Namun, di balik kilau diplomasi, tantangan tetap mengintai. Para analis memperingatkan bahwa deklarasi ini hanyalah fondasi; implementasinya akan menentukan apakah perdamaian abadi atau sekadar jeda sementara. “Konflik ini bukan hanya soal tanah dan kuil kuno, tapi juga nasionalisme yang dipicu oleh dinamika politik internal,” kata seorang pakar hubungan internasional dari Universitas Kyoto, Pavin Chachavalpongpun, yang menyoroti bagaimana rekaman bocor mantan PM Kamboja Hun Sen memengaruhi jatuhnya PM Thailand Paetongtarn Shinawatra, memicu krisis politik di Bangkok. Di pihak lain, PM Kamboja Hun Manet telah menekankan komitmen Phnom Penh terhadap ICJ, meski Thailand lebih memilih jalur bilateral.

Dari perspektif humanis, dampak konflik terhadap masyarakat perbatasan tak terbayangkan. Petani padi seperti Pa Srakaeo, 58 tahun, dari Surin, Thailand, masih terjebak di pusat pengungsian, ragu akan kembalinya ke tanah airnya. “Ini 50-50, antara harapan dan ketakutan,” katanya, mencerminkan keresahan kolektif di kedua sisi garis Dângrêk Mountains. Sementara itu, tuduhan saling lempar soal ranjau darat – warisan perang saudara Kamboja – terus memicu insiden, dengan prajurit Thailand yang terluka menjadi pengingat akan urgensi de-mines bersama.

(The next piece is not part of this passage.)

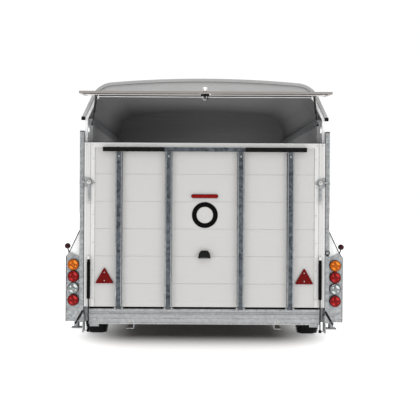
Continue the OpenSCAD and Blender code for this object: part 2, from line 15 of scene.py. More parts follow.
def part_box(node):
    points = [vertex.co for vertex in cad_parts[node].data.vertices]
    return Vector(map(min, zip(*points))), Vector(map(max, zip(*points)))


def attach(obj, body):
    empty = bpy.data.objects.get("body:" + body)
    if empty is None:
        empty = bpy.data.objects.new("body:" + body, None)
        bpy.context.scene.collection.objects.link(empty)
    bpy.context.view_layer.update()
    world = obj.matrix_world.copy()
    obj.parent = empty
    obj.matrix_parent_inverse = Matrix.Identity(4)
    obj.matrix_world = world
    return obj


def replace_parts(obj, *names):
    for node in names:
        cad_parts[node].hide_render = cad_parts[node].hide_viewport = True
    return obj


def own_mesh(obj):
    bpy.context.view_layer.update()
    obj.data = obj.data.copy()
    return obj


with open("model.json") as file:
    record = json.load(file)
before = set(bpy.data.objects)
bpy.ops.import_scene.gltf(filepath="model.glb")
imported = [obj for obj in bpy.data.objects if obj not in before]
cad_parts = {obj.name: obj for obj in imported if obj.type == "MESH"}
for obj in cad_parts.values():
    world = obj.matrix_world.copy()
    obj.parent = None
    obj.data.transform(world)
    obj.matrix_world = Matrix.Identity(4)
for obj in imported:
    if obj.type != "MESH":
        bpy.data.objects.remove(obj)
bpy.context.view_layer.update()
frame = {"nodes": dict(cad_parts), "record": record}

log = logging.getLogger("trailer")
Flat = tuple[float, float]
Point = tuple[float, float, float]
Colour = tuple[float, float, float]
MM = 0.001
RIB_PITCH = 27.5 * MM


# ---------------------------------------------------------------- finishes
class Pattern(Enum):
    """The ways a surface varies."""

    GRAIN = "fine grain"
    SPANGLE = "zinc spangle"
    BRUSHED = "brushed metal"
    PLANK = "ribbed plank"
    WOOD = "coated board"
    LENS = "lamp lens"


@dataclass(frozen=True)
class Finish:
    """One finish: two colours that a pattern mixes, and the gloss."""

    name: str
    colour: Colour
    second: Colour
    pattern: Pattern = Pattern.GRAIN
    scale: float = 60.0
    rough: tuple[float, float] = (0.35, 0.5)
    metallic: float = 0.0
    bump: float = 0.15
    depth: float = 0.0004
    grime: float = 0.25
    coat: float = 0.0
    specular: float = 0.5

    def material(self, groups: "ShaderGroups") -> bpy.types.Material:
        """Build the node material.

        Args:
            groups: the shared shader node groups.

        Returns:
            The finished material.
        """
        mat = bpy.data.materials.new(self.name)
        mat.use_nodes = True
        nodes, links = mat.node_tree.nodes, mat.node_tree.links
        shader = nodes["Principled BSDF"]
        shader.inputs["Metallic"].default_value = self.metallic
        shader.inputs["Coat Weight"].default_value = self.coat
        shader.inputs["Coat Roughness"].default_value = 0.08
        shader.inputs["Specular IOR Level"].default_value = self.specular
        shader.inputs["IOR"].default_value = 1.47
        place = nodes.new("ShaderNodeTexCoord")
        pattern = nodes.new("ShaderNodeGroup")
        pattern.node_tree = groups.pattern(self.pattern)
        pattern.inputs["Scale"].default_value = self.scale
        links.new(place.outputs["Object"], pattern.inputs["Vector"])
        mix = nodes.new("ShaderNodeMix")
        mix.data_type = "RGBA"
        mix.inputs["A"].default_value = (*self.colour, 1.0)
        mix.inputs["B"].default_value = (*self.second, 1.0)
        links.new(pattern.outputs["Mask"], mix.inputs["Factor"])
        dirt = nodes.new("ShaderNodeGroup")
        dirt.node_tree = groups.grime
        dirt.inputs["Amount"].default_value = self.grime
        links.new(place.outputs["Object"], dirt.inputs["Vector"])
        links.new(mix.outputs["Result"], dirt.inputs["Colour"])
        links.new(dirt.outputs["Colour"], shader.inputs["Base Color"])
        gloss = nodes.new("ShaderNodeMapRange")
        gloss.inputs["To Min"].default_value, gloss.inputs["To Max"].default_value = self.rough
        links.new(pattern.outputs["Mask"], gloss.inputs["Value"])
        links.new(gloss.outputs["Result"], shader.inputs["Roughness"])
        bump = nodes.new("ShaderNodeBump")
        bump.inputs["Strength"].default_value = self.bump
        bump.inputs["Distance"].default_value = self.depth
        links.new(pattern.outputs["Height"], bump.inputs["Height"])
        links.new(bump.outputs["Normal"], shader.inputs["Normal"])
        return mat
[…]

Deklarasi ini juga membuka peluang ekonomi yang lebih luas. Penghapusan ranjau dan pembukaan kembali pos lintas batas bisa merevitalisasi perdagangan bilateral, yang sempat terhenti akibat larangan impor buah dan bahan bakar. Kerjasama melawan penipuan daring, yang merugikan warga Thailand miliaran baht, diharapkan memperkuat kepercayaan. Bagi ASEAN, momen ini menguji kredibilitas blok regional dalam menangani isu internal, terutama dengan Timor-Leste yang akan bergabung sebagai anggota ke-11.
Pagi ini, saat delegasi kedua negara tiba di Kuala Lumpur, udara dipenuhi optimisme hati-hati. Nikondet menutup pernyataannya dengan nada harapan: “Ini bukan akhir dari perjuangan, tapi awal dari era kolaborasi.” Bagi Thailand dan Kamboja, deklarasi ini bisa menjadi jembatan menuju masa depan yang lebih cerah – atau, jika gagal, bara yang menyala kembali. Dunia menyaksikan, apakah Asia Tenggara mampu menulis ulang narasi konflik menjadi kisah rekonsiliasi.